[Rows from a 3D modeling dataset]
*-*-*

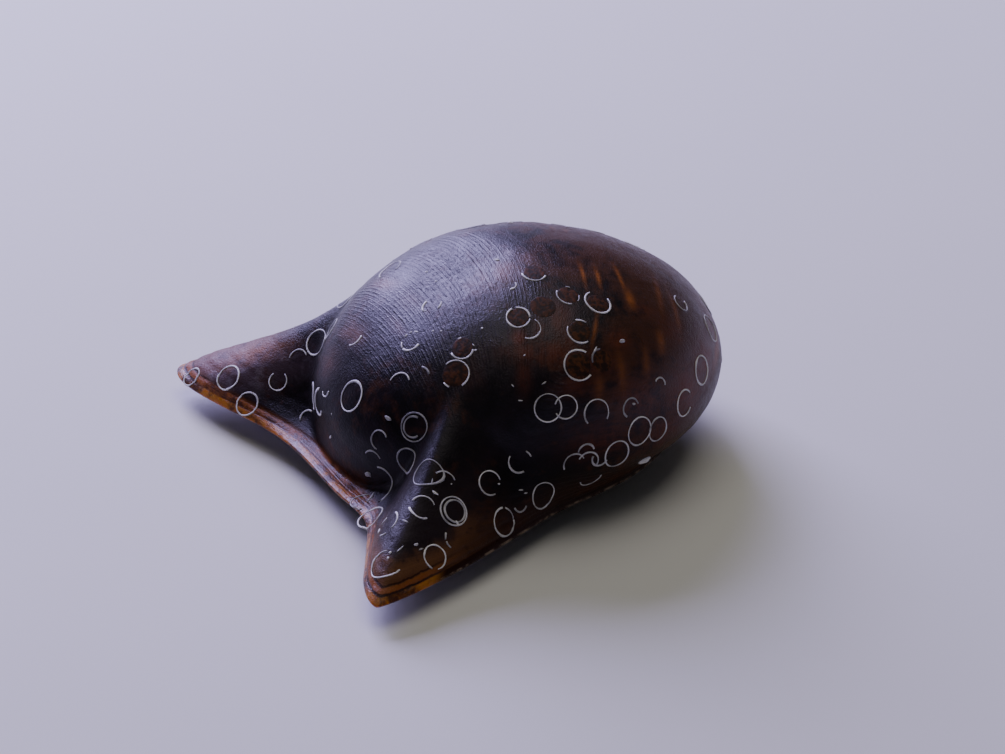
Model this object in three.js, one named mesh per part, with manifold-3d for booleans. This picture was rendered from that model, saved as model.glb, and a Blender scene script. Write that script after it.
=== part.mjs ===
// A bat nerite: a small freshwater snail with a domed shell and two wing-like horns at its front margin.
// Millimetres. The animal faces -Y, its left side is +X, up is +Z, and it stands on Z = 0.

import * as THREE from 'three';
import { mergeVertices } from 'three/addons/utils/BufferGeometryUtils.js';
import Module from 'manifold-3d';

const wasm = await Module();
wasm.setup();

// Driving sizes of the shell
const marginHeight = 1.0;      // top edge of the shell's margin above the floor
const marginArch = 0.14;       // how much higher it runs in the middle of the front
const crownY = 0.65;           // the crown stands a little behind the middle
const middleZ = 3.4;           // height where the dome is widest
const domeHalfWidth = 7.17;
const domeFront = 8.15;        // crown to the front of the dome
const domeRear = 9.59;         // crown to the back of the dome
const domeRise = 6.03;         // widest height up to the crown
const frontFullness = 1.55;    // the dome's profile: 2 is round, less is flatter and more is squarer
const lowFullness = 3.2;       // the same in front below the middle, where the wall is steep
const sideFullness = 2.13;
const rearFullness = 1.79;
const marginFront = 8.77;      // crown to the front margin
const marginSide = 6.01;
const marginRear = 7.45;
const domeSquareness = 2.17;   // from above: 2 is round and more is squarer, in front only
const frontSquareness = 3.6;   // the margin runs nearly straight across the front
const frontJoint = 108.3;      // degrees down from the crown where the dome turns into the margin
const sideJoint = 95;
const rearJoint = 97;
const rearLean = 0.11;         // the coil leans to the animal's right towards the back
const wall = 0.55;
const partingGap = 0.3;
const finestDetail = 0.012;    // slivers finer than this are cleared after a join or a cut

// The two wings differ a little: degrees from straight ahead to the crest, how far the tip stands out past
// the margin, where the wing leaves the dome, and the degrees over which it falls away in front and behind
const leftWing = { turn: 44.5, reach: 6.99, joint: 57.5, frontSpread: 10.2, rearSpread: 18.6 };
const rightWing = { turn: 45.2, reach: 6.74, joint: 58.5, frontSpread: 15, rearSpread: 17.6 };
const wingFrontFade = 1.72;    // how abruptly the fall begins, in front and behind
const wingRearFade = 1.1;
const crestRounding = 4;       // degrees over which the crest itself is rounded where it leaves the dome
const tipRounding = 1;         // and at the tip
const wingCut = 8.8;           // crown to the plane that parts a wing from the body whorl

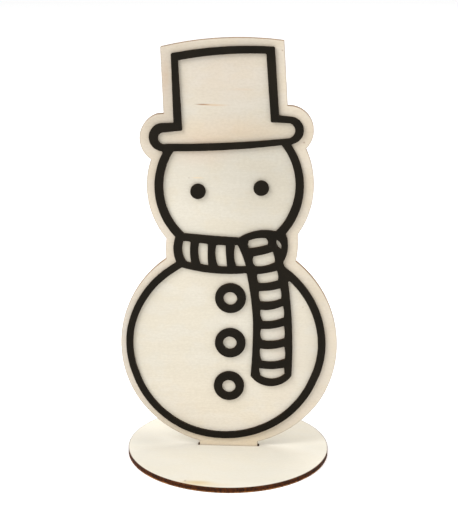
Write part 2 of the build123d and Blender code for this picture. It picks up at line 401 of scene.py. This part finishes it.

*-*-*

Written instruction
From the opening line of the data above, please print each line as written up to and including the line that contains "wasm.setup();", and nothing more.

Result for this exercise
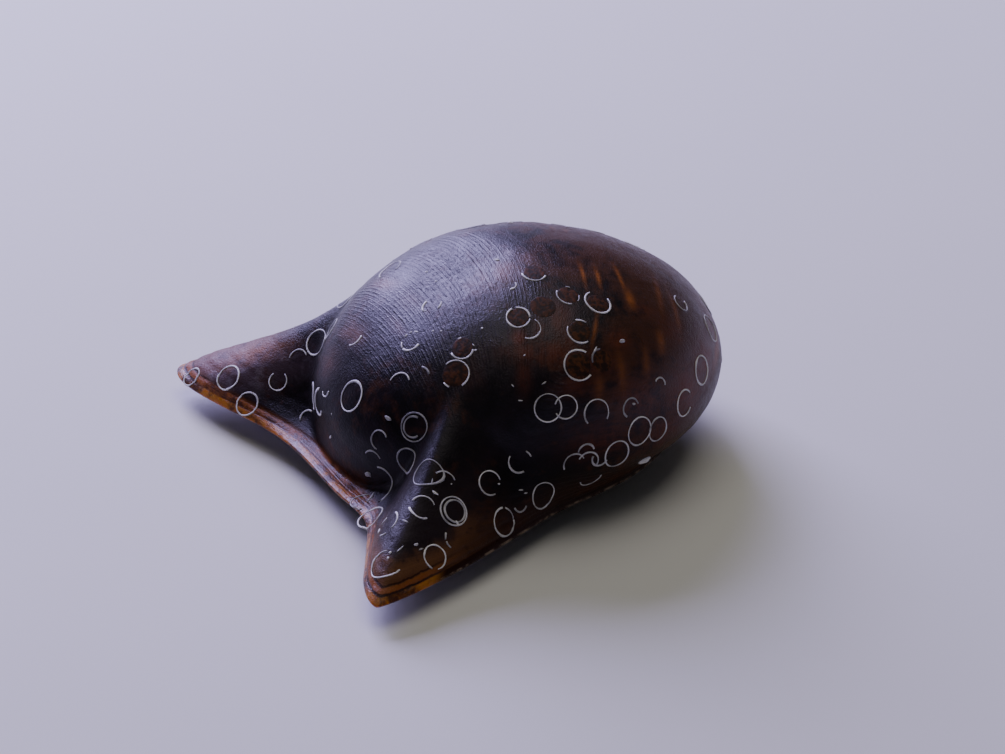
Model this object in three.js, one named mesh per part, with manifold-3d for booleans. This picture was rendered from that model, saved as model.glb, and a Blender scene script. Write that script after it.
=== part.mjs ===
// A bat nerite: a small freshwater snail with a domed shell and two wing-like horns at its front margin.
// Millimetres. The animal faces -Y, its left side is +X, up is +Z, and it stands on Z = 0.

import * as THREE from 'three';
import { mergeVertices } from 'three/addons/utils/BufferGeometryUtils.js';
import Module from 'manifold-3d';

const wasm = await Module();
wasm.setup();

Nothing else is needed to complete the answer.